Much has been made of the fact that a few Kashmiri Pandit families have returned to the Valley recently. Large sections of the media have reported that Kashmiri Pandits are returning in response to the rehabilitation package announced by the prime minister on April 25. But the story, it appears, is misleading.
The fact is, families came back on April 22, three days before Dr Manmohan Singh’s visit. And it appears they did so because they were informed that their ancestral houses were in danger of being demolished. These houses are in an area reportedly shortlisted for a bus terminus.
The Pandits demanded answers from the local administration as to why their land was being used for a project without their being notified.
Verinag, a retired medical assistant who used to live in Kolapur mohalla in Verinag, is furious. “The government is talking of rehabilitation on the one hand, and appropriating our property on the other,” he told Hindustan Times.
“We have come to save our property from the government’s illegal action,” Lal said. “Our visit has no link whatsoever with the Prime Minister’s package,” he said.
He pointed out that the PM announced the package on April 25, three days after they arrived at their ancestral village.

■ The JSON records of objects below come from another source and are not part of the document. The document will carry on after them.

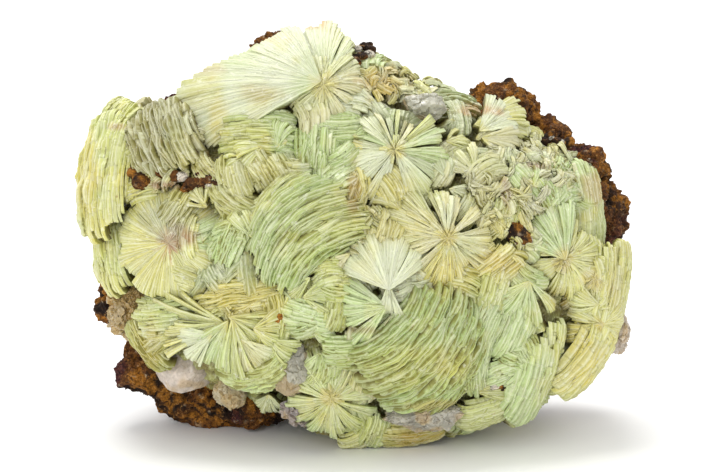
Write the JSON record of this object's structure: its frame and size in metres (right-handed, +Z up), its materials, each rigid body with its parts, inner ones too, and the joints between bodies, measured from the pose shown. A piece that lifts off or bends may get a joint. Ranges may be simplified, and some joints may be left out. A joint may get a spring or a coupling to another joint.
{
  "type": "prehnite mineral specimen",
  "caption": "Freestanding mineral specimen: overlapping green rosettes and fans of platy crystals on rusty rock, quartz grains in the gaps; stands on its own base as a display piece.",
  "frame": {"origin": "middle of the bounding box on the ground it stands on", "axes": "+X to the right of the viewer, +Y away from the viewer, +Z up"},
  "size_m": [0.1397, 0.077, 0.1063],
  "materials": {
    "prehnite": "waxy to glassy plates, mint to olive green",
    "matrix": "rough iron-stained rock",
    "quartz_nodule": "glassy translucent quartz",
    "quartz_beige": "glassy translucent quartz",
    "quartz_druse": "glassy translucent quartz",
    "quartz_pocket": "glassy translucent quartz",
    "quartz_violet": "glassy translucent quartz",
    "quartz_lilac": "glassy translucent quartz",
    "quartz_top": "glassy translucent quartz",
    "quartz_right": "glassy translucent quartz"
  },
  "bodies": {
    "root": {"prehnite": "prehnite", "matrix": "matrix", "quartz_nodule": "quartz_nodule", "quartz_beige": "quartz_beige", "quartz_druse": "quartz_druse", "quartz_pocket": "quartz_pocket", "quartz_violet": "quartz_violet", "quartz_lilac": "quartz_lilac", "quartz_top": "quartz_top", "quartz_right": "quartz_right"}
  },
  "joints": []
}
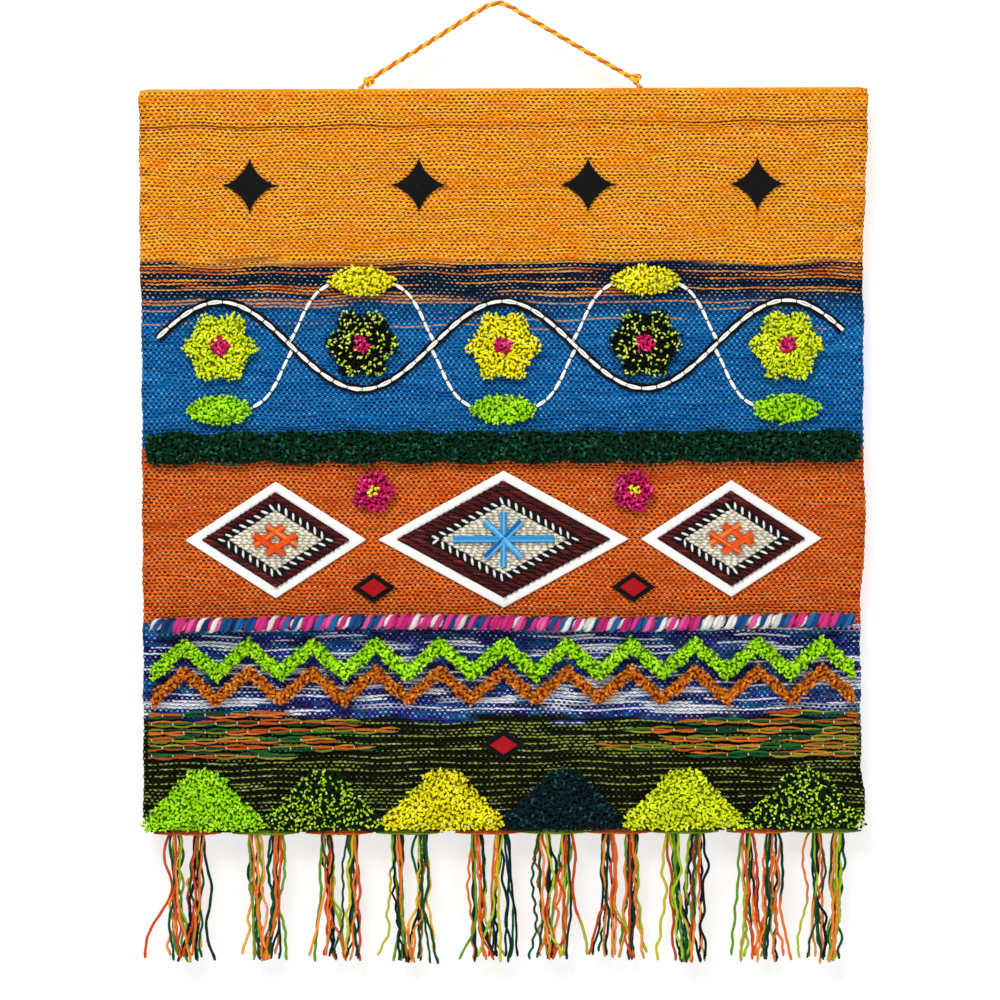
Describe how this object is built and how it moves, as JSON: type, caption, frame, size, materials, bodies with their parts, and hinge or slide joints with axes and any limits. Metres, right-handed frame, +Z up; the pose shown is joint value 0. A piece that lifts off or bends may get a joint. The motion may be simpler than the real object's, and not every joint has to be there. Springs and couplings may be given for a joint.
{
  "type": "woven wall hanging",
  "caption": "Thick woven wool wall hanging with raised pile motifs, couched rope, felt and taped lozenges, a yarn fringe below and a twisted cord to hang it by.",
  "frame": {"origin": "top of the hanger cord, where it bends over its nail", "axes": "+Z up, +X to the right seen from the front, -Y out of the decorated face towards the viewer"},
  "size_m": [0.4986, 0.0192, 0.6608],
  "materials": {
    "ground_weave": "weft-faced wool weave, ochre to blue, rust, navy and olive bands",
    "hanger_yarn": "two-ply twisted yarn",
    "fringe_orange": "twisted yarns, mostly orange and red",
    "fringe_green": "twisted yarns, mostly green and olive",
    "felt_black": "felt",
    "felt_red": "felt",
    "couched_black": "couched yarn band",
    "couched_white": "twisted white yarn",
    "pile_lime": "knotted wool pile",
    "pile_yellow_lime": "knotted wool pile",
    "pile_yellow": "knotted wool pile",
    "pile_dark_green": "knotted wool pile",
    "pile_teal": "knotted wool pile",
    "pile_orange": "knotted wool pile",
    "pile_pink": "knotted wool pile",
    "tape_white": "flat woven tape",
    "soumak_maroon": "wrapped-stitch weave",
    "soumak_cream": "wrapped-stitch weave",
    "wrapped_blue": "yarn-wrapped straps",
    "wrapped_orange": "yarn-wrapped straps",
    "garland_roving": "thick roving in pink, white and blue"
  },
  "bodies": {
    "root": {"blossom_1": "pile_pink", "blossom_2": "pile_pink", "border_1": "pile_lime", "border_2": "pile_dark_green", "border_3": "pile_yellow", "border_4": "pile_teal", "border_5": "pile_yellow_lime", "border_6": "pile_dark_green", "cloth": "ground_weave", "cream_left": "soumak_cream", "cream_middle": "soumak_cream", "cream_right": "soumak_cream", "felt_black_1": "felt_black", "felt_black_2": "felt_black", "felt_black_3": "felt_black", "felt_red_1": "felt_red", "felt_red_2": "felt_red", "felt_red_3": "felt_red", "felt_star_1": "felt_black", "felt_star_2": "felt_black", "felt_star_3": "felt_black", "felt_star_4": "felt_black", "flower_1": "pile_yellow_lime", "flower_2": "pile_dark_green", "flower_3": "pile_yellow", "flower_4": "pile_dark_green", "flower_5": "pile_yellow_lime", "fringe_01": "fringe_orange", "fringe_02": "fringe_green", "fringe_03": "fringe_orange", "fringe_04": "fringe_green", "fringe_05": "fringe_orange", "fringe_06": "fringe_green", "fringe_07": "fringe_orange", "fringe_08": "fringe_green", "fringe_09": "fringe_orange", "fringe_10": "fringe_green", "garland": "garland_roving", "green_band": "pile_dark_green", "hanger_cord": "hanger_yarn", "hanger_knot_left": "hanger_yarn", "hanger_knot_right": "hanger_yarn", "leaf_1": "pile_lime", "leaf_2": "pile_yellow", "leaf_3": "pile_lime", "leaf_4": "pile_yellow", "leaf_5": "pile_lime", "maroon_left": "soumak_maroon", "maroon_middle": "soumak_maroon", "maroon_right": "soumak_maroon", "straps_left": "wrapped_orange", "straps_middle": "wrapped_blue", "straps_right": "wrapped_orange", "tape_left": "tape_white", "tape_middle": "tape_white", "tape_right": "tape_white", "vine_band": "couched_black", "vine_yarn": "couched_white", "zigzag_lime": "pile_lime", "zigzag_orange": "pile_orange"}
  },
  "joints": []
}
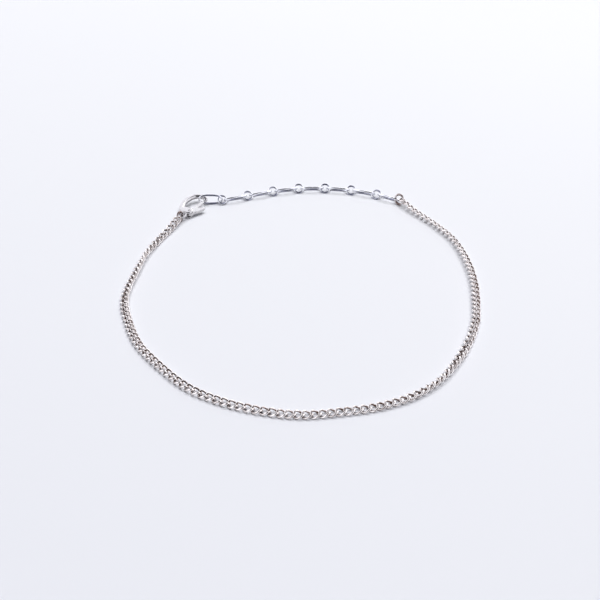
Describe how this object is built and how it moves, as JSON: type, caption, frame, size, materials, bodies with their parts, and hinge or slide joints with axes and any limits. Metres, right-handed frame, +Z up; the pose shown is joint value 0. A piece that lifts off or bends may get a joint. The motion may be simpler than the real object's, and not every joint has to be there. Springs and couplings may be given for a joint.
{
  "type": "chain anklet",
  "caption": "Fine silver curb-chain anklet closed in a loop by a lobster clasp hooked into an extender of alternating round and long oval links.",
  "frame": {"origin": "on the surface the anklet lies on, under the middle of the loop", "axes": "+Z up; +Y away from the viewer across the loop, towards the extender; +X to the viewer's right, with the clasp at -X +Y"},
  "size_m": [0.0781, 0.0858, 0.0031],
  "materials": {
    "chain_silver": "polished silver wire with warm brown-grey shade between the links",
    "ring_silver": "polished silver wire, a little darker and warmer than the clasp",
    "extender_silver": "bright silver wire with cool reflections",
    "clasp_silver": "bright tumbled silver, softly polished casting"
  },
  "bodies": {
    "anklet": {"clasp_body": "clasp_silver", "clasp_rivet": "clasp_silver", "long_link_1": "extender_silver", "long_link_2": "extender_silver", "long_link_3": "extender_silver", "long_link_4": "extender_silver", "long_link_5": "extender_silver", "long_link_6": "extender_silver", "long_link_7": "extender_silver", "long_link_8": "extender_silver", "round_link_1": "extender_silver", "round_link_2": "extender_silver", "round_link_3": "extender_silver", "round_link_4": "extender_silver", "round_link_5": "extender_silver", "round_link_6": "extender_silver", "round_link_7": "extender_silver", "extender_jump_ring": "ring_silver", "clasp_jump_ring": "ring_silver", "main_chain_right": "chain_silver", "main_chain_left": "chain_silver"},
    "lever": {"clasp_lever": "clasp_silver"}
  },
  "joints": [
    {"name": "clasp_lever_hinge", "type": "hinge", "parent": "anklet", "child": "lever", "pos_m": [-0.02726, 0.02951, 0.00099], "axis": [0.0304, -0.1003, 0.9945], "range_deg": [0, 20], "stiffness_Nm_per_rad": 0.002, "springref_deg": -5.73}
  ]
}
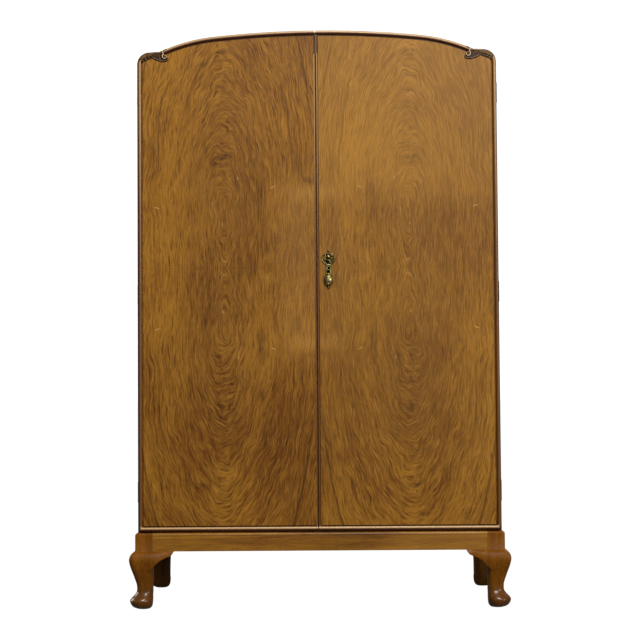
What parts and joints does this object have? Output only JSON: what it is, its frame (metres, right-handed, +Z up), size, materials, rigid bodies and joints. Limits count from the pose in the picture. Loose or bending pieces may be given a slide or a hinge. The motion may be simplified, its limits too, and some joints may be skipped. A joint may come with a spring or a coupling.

Kanta Koul, a mother of three, brought her ailing husband Sundari Lal to the village instead of taking him to Delhi for treatment when she learnt that a bus stand was to come up on their property. “I sold my valuables instead of land to marry off one of my daughters. Now the government wants to dispossess me of my land and home,” she said.
Local MLA Ghulam Ahmad Mir has reportedly told them they will be given land in compensation, but the residents are not pleased. Rattan Lal asked: “Why can’t they construct the bus stand over that land.”
Several Kashmiri Pandit families fled the village when insurgency reared its head in the Valley in the ’80s. They shifted to Jammu, where most live in a Kashmiri Pandit locality called Durga Nagar, on the outskirts of Jammu.